• _Written request_: Reproduce all lines of the listing below in which the word "bodies" occurs.

• _Data excerpt_:
==================================================
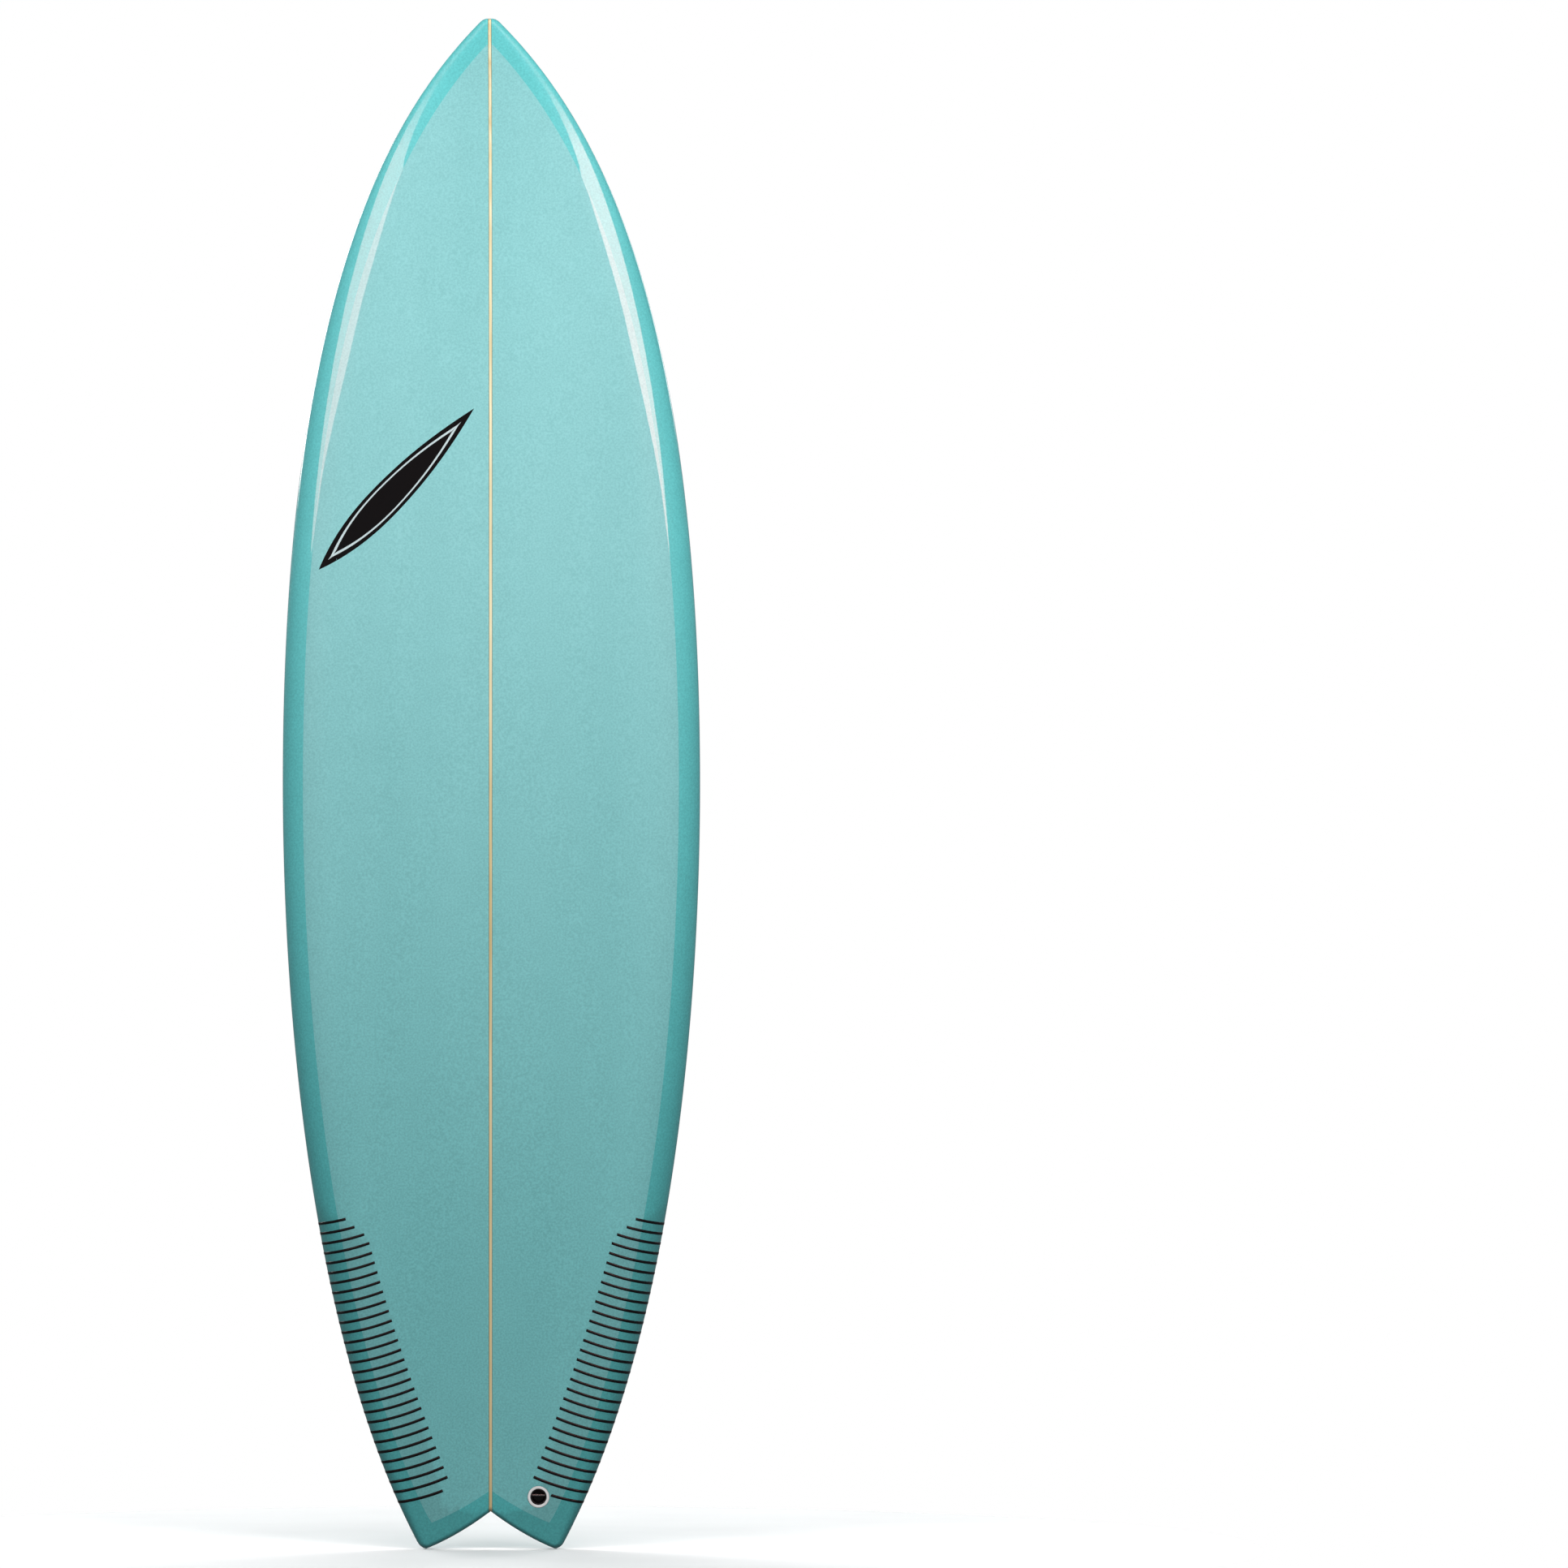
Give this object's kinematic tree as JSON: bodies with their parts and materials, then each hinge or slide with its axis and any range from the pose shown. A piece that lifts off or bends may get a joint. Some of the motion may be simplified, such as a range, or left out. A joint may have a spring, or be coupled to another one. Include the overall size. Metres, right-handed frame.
{
  "type": "surfboard",
  "caption": "Swallow-tail shortboard: foam core with a wooden stringer, tinted glass laminates, carbon tail patches, clip-in fin plugs and a leash plug.",
  "frame": {"origin": "between the two tail tips at the middle of their thickness, where a rack carries the upright board", "axes": "+Z along the board to the nose; +X to starboard; -Y out of the deck and +Y out of the bottom"},
  "size_m": [0.515, 0.1177, 1.88],
  "materials": {
    "foam": "matte closed-cell foam",
    "stringer_wood": "bare plywood strip under clear glass",
    "deck_glass": "pale turquoise resin tint, gloss",
    "bottom_glass": "turquoise resin tint, gloss, darker where doubled",
    "carbon": "black carbon strands under gloss resin",
    "fin_plug_plastic": "white moulded plastic",
    "leash_ring_plastic": "white moulded plastic",
    "leash_cup_plastic": "black moulded plastic",
    "steel": "stainless steel",
    "bumper_rubber": "soft elastomer"
  },
  "bodies": {
    "board": {"foam_core_port": "foam", "foam_core_starboard": "foam", "stringer": "stringer_wood", "deck_laminate": "deck_glass", "bottom_laminate": "bottom_glass", "tail_patch_port": "carbon", "tail_patch_starboard": "carbon", "leash_plug_body": "leash_ring_plastic", "leash_plug_cup": "leash_cup_plastic", "leash_plug_pin": "steel", "fin_plug_body_starboard": "fin_plug_plastic", "fin_plug_body_port": "fin_plug_plastic", "fin_plug_body_centre": "fin_plug_plastic", "fin_plug_bumper_starboard": "bumper_rubber", "fin_plug_bumper_port": "bumper_rubber", "fin_plug_bumper_centre": "bumper_rubber"},
    "roller_starboard": {"fin_plug_roller_starboard": "steel"},
    "grub_screw_starboard_front": {"grub_screw_starboard_front": "steel"},
    "grub_screw_starboard_rear": {"grub_screw_starboard_rear": "steel"},
    "roller_port": {"fin_plug_roller_port": "steel"},
    "grub_screw_port_front": {"grub_screw_port_front": "steel"},
    "grub_screw_port_rear": {"grub_screw_port_rear": "steel"},
    "roller_centre": {"fin_plug_roller_centre": "steel"},
    "grub_screw_centre_front": {"grub_screw_centre_front": "steel"},
    "grub_screw_centre_rear": {"grub_screw_centre_rear": "steel"}
  },
  "joints": [
    {"name": "roller_slide_starboard", "type": "slide", "parent": "board", "child": "roller_starboard", "axis": [-0.061, 0.0701, 0.9957], "range_m": [0, 0.0015], "stiffness_N_per_m": 2000, "springref_m": -0.001, "deforming": ["fin_plug_bumper_starboard"]},
    {"name": "grub_screw_travel_starboard_front", "type": "slide", "parent": "board", "child": "grub_screw_starboard_front", "axis": [0.6282, -0.7725, 0.0929], "range_m": [0, 0.002]},
    {"name": "grub_screw_travel_starboard_rear", "type": "slide", "parent": "board", "child": "grub_screw_starboard_rear", "axis": [-0.6006, -0.7993, 0.0195], "range_m": [0, 0.002]},
    {"name": "roller_slide_port", "type": "slide", "parent": "board", "child": "roller_port", "axis": [0.061, 0.0701, 0.9957], "range_m": [0, 0.0015], "stiffness_N_per_m": 2000, "springref_m": -0.001, "deforming": ["fin_plug_bumper_port"]},
    {"name": "grub_screw_travel_port_front", "type": "slide", "parent": "board", "child": "grub_screw_port_front", "axis": [-0.6282, -0.7725, 0.0929], "range_m": [0, 0.002]},
    {"name": "grub_screw_travel_port_rear", "type": "slide", "parent": "board", "child": "grub_screw_port_rear", "axis": [0.6006, -0.7993, 0.0195], "range_m": [0, 0.002]},
    {"name": "roller_slide_centre", "type": "slide", "parent": "board", "child": "roller_centre", "axis": [0, 0.135, 0.9909], "range_m": [0, 0.0015], "stiffness_N_per_m": 2000, "springref_m": -0.001, "deforming": ["fin_plug_bumper_centre"]},
    {"name": "grub_screw_travel_centre_front", "type": "slide", "parent": "board", "child": "grub_screw_centre_front", "axis": [0.6157, -0.7808, 0.1063], "range_m": [0, 0.002]},
    {"name": "grub_screw_travel_centre_rear", "type": "slide", "parent": "board", "child": "grub_screw_centre_rear", "axis": [-0.6157, -0.7808, 0.1063], "range_m": [0, 0.002]}
  ]
}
==================================================
• _Task response_:
Give this object's kinematic tree as JSON: bodies with their parts and materials, then each hinge or slide with its axis and any range from the pose shown. A piece that lifts off or bends may get a joint. Some of the motion may be simplified, such as a range, or left out. A joint may have a spring, or be coupled to another one. Include the overall size. Metres, right-handed frame.
  "bodies": {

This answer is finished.